Semakin membuatku merasa bahwa, “oh, ternyata anak-anak ini memang merespon semua treatment yang kita berikan ya!” Satu lagi, aku juga belajar satu hal penting saat nemenin toilet training Adek ini. Bahwa, kita memang harus menerima kegagalan yang dialami anak-anak. Kita aja nggak selalu ketemu sama keberhasilan, kok! Ya, udah jadi hal yang sangat wajar jika anak-anak itu gagal. Perkembangan otaknya aja belum maksimal, lho!

Jadi, setiap nemenin Adek pipis (dan nggak berhasil keluar) bapaknya selalu punya mantra ajaib yang menurutku bisa membuatnya tenang. “Belum berhasil keluar ya pipisnya? Nggak apa-apa. Nanti dicoba lagi, ya!” Validasi dan penerimaan ini sedikit banyak membantunya menguatkan diri. Dan membangkitkan semangatnya untuk mau mencoba lagi. Dan juga menerima kegagalan yang dialaminya.

Sekarang, saat tulisan ini dibuat (ya, satu bulanan lah) Adek udah jarang banget ngompol. Ya, ada sih waktu-waktu dia ‘ngeselin banget’ karena ngompol dan pup di celana. Bahkan, bisa dikatakan hampir tiap hari dia pup di celana. Dan kalian tahu betapa momen itu amat sangat huhah!

Apalagi kejadiannya ketika di kantor suami. Dua kali dalam sehari itu dia pup dicelana! Rasa pengen keluar tanduk kan?

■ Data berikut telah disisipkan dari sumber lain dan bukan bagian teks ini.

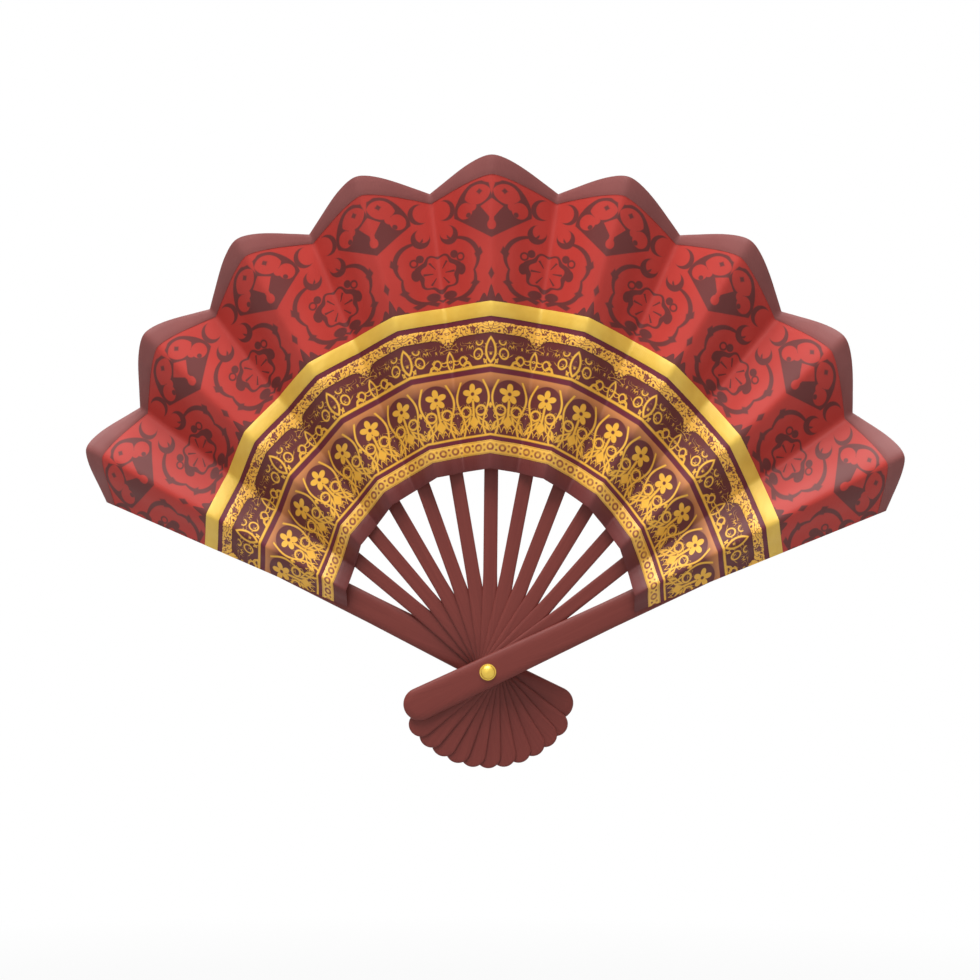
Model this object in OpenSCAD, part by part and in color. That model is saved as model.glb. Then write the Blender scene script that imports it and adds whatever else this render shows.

Tapii, proses ini memang harus dilalui. Dinikmati. Walaupun, aku tahu bahwa pada kenyataannya nggak pernah semudah itu ‘menikmati’ momen yang bikin hati dongkol. Hahaha.

Toilet training Adek ini benar-benar mengajarkan banyak hal (untukku secara pribadi). Kita nggak lagi bisa berpegang teguh pada sebuah ekspektasi. Karena kita lagi hidup dengan manusia, yang berakal dan berbudi. Yang nggak bisa ‘semudah’ itu kita atur-atur kayak kerjaan kantor.

Ya, tapi bukan berarti kita pasrah aja lho! Ngetreat sebaik yang kita mampu harus teteup menjadi ikhtiar. Dan kita harus percaya bahwa mereka akan mampu jika sudah waktunya. Jika mereka sudah benar-benar siap.

The last, menurutku toilet training ini seperti proses perpisahan bagi anak. Sama seperti ketika dia harus berpisah dengan ASI atau dot. Pisah dari diaper untuk beradaptasi dengan situasi baru. Kita aja sering mengalami kesulitan untuk beradaptasi. Apalagi anak-anak, kan? Mencoba untuk menerima kesulitan mereka dan menghargai proses akan memudahkan kita menemani mereka ‘berpisah’.